→ **GOAL**
Count how many lines in the material below hold the word "slide"; the reply is that number alone.

--- Begin DATA RECORDS ---

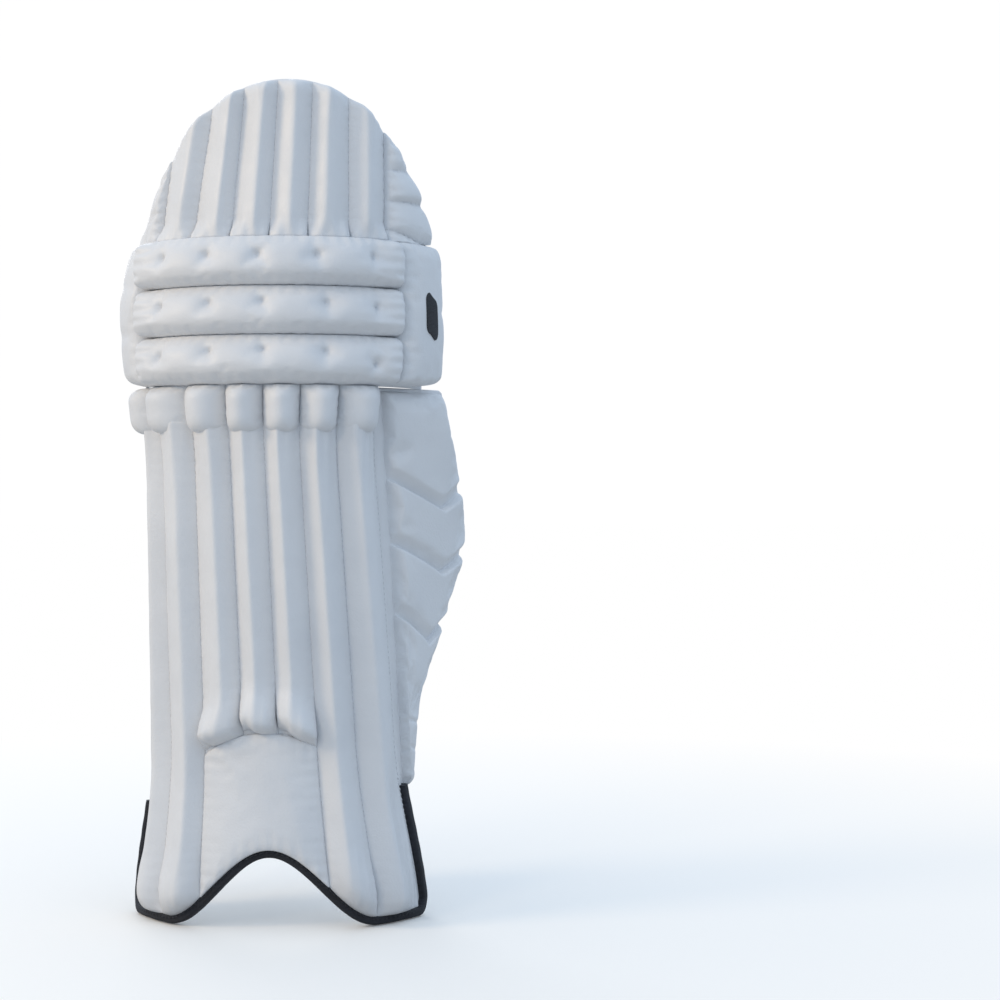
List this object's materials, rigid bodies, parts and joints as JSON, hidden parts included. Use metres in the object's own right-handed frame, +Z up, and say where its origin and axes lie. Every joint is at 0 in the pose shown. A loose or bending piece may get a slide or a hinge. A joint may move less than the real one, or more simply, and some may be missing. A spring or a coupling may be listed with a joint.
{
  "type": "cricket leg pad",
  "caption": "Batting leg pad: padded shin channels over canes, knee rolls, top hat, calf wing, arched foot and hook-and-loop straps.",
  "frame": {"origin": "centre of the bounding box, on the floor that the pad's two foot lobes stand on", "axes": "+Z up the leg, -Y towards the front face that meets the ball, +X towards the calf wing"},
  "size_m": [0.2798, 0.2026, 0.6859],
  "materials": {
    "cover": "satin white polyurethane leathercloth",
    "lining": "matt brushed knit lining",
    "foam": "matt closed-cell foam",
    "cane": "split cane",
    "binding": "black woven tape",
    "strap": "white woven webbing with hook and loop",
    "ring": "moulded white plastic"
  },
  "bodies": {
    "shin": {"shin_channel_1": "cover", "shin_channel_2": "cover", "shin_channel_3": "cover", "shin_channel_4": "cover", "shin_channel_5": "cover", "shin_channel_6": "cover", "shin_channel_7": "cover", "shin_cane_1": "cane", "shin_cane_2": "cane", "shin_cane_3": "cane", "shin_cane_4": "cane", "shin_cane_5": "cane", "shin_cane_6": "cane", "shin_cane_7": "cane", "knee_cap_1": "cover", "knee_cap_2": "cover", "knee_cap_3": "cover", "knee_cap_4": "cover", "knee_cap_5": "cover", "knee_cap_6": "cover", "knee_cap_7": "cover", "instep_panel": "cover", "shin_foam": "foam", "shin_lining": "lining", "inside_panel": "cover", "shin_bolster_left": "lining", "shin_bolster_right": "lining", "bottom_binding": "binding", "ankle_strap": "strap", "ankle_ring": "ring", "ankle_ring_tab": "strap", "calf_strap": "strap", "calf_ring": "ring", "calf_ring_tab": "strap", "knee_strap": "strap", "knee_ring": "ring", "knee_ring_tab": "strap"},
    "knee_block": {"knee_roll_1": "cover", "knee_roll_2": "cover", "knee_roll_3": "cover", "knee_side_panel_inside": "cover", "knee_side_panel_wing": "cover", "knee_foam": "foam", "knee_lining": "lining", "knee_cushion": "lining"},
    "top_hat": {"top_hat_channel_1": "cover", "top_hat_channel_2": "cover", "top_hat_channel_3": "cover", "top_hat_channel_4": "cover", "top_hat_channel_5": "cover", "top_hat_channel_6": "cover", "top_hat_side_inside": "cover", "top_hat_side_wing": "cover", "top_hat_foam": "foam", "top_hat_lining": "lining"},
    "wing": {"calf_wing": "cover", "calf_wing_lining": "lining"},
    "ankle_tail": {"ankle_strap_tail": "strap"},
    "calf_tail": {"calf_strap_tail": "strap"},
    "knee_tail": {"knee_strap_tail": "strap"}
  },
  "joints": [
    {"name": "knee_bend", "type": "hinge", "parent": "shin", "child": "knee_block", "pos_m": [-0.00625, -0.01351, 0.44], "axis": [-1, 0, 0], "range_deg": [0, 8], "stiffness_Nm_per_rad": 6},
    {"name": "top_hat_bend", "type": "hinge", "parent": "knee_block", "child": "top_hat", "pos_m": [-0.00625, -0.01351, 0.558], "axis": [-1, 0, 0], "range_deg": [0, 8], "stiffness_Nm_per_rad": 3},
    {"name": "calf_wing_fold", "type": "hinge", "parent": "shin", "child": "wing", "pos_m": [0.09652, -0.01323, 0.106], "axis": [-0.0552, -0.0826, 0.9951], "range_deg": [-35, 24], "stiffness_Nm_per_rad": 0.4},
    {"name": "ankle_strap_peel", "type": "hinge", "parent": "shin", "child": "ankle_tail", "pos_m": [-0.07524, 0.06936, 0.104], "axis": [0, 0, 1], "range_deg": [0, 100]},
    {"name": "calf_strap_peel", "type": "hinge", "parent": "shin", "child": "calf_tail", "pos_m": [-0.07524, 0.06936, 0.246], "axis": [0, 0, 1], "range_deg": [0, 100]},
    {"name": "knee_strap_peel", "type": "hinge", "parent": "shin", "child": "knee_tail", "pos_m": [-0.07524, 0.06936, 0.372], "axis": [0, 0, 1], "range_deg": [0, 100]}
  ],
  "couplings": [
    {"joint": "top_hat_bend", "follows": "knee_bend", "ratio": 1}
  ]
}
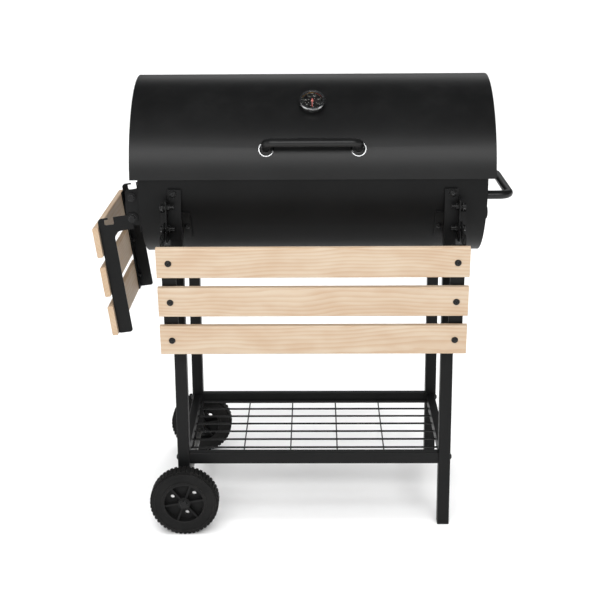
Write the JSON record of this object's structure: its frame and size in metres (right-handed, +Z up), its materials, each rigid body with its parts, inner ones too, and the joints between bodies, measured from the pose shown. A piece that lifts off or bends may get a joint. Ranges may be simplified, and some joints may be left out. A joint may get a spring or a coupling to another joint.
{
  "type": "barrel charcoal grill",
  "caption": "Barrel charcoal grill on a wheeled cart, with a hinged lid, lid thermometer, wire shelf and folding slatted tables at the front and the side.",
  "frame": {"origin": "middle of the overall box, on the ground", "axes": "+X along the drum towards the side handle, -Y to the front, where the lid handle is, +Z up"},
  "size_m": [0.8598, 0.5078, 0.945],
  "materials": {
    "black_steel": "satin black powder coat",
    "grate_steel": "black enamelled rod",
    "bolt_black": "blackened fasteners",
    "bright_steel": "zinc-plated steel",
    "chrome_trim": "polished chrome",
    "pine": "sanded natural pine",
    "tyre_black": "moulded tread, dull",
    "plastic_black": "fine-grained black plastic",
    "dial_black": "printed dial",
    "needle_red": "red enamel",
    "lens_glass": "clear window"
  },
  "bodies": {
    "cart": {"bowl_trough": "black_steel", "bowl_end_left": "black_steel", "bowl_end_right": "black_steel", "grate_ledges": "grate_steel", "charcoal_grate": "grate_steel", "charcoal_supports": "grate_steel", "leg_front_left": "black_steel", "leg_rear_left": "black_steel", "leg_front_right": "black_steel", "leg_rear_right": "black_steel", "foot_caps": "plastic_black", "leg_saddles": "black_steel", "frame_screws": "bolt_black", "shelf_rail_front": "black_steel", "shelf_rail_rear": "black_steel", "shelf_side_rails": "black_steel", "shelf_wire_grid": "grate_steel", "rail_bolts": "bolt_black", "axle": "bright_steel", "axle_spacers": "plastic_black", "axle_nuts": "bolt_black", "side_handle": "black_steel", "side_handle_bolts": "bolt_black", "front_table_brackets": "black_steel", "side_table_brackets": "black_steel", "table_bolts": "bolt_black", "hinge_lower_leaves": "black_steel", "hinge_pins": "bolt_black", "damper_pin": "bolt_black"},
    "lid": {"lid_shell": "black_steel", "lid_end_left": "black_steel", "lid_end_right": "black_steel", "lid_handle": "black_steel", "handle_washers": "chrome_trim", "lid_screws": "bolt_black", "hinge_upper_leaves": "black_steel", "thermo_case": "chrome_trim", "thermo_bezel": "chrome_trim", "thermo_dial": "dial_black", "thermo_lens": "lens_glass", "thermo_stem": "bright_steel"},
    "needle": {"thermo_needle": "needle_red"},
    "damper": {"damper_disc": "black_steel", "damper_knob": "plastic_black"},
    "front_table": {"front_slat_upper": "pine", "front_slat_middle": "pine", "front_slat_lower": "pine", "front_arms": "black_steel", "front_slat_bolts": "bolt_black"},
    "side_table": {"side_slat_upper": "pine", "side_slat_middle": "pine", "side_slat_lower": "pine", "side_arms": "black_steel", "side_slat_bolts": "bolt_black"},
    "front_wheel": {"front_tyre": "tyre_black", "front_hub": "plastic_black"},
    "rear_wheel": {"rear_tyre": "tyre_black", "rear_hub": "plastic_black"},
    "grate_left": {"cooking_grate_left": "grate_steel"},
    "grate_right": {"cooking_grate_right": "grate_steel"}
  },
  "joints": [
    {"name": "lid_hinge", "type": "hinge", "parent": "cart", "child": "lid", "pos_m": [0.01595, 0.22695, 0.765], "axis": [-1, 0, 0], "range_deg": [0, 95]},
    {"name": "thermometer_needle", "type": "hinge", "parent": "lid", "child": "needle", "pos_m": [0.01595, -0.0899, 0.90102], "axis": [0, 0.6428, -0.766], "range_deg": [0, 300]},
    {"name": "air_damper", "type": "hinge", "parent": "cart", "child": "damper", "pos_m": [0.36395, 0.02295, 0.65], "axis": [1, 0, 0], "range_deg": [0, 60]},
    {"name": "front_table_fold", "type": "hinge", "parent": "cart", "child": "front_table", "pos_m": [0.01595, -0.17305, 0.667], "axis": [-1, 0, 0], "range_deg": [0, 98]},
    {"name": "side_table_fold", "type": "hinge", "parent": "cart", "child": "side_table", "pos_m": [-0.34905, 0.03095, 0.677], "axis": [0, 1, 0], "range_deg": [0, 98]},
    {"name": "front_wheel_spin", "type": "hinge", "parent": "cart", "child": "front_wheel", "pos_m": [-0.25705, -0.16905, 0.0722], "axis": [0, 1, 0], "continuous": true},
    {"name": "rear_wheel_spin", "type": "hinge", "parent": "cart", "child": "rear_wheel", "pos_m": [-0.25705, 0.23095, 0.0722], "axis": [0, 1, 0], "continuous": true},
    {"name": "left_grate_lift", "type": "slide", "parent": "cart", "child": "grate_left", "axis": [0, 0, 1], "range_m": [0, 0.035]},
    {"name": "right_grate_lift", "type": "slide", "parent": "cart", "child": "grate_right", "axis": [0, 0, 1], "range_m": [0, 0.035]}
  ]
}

--- End DATA RECORDS ---
--- Begin DATA RECORDS ---

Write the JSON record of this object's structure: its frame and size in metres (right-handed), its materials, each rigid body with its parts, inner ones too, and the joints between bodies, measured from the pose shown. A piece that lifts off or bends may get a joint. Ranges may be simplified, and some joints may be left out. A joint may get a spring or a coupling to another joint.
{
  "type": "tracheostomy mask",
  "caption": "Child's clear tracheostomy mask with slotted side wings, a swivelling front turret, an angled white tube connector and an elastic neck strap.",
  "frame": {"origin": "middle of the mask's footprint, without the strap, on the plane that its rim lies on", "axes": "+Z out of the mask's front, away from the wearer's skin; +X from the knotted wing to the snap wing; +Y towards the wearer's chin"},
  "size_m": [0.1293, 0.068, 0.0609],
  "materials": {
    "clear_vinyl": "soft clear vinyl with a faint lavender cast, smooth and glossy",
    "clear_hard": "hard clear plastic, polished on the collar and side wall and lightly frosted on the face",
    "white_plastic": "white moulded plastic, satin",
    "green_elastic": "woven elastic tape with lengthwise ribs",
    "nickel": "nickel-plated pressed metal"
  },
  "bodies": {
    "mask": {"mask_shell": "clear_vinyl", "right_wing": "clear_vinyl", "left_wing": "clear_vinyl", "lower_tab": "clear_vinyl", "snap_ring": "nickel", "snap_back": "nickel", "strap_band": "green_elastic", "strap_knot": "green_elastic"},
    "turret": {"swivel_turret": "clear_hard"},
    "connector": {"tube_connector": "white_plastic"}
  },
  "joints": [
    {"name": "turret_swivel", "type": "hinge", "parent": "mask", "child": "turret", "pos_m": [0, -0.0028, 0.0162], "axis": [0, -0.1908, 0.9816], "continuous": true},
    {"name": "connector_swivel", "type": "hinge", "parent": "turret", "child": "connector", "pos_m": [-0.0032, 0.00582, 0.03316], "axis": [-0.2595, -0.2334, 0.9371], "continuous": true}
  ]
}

--- End DATA RECORDS ---

→ **REPLY**
3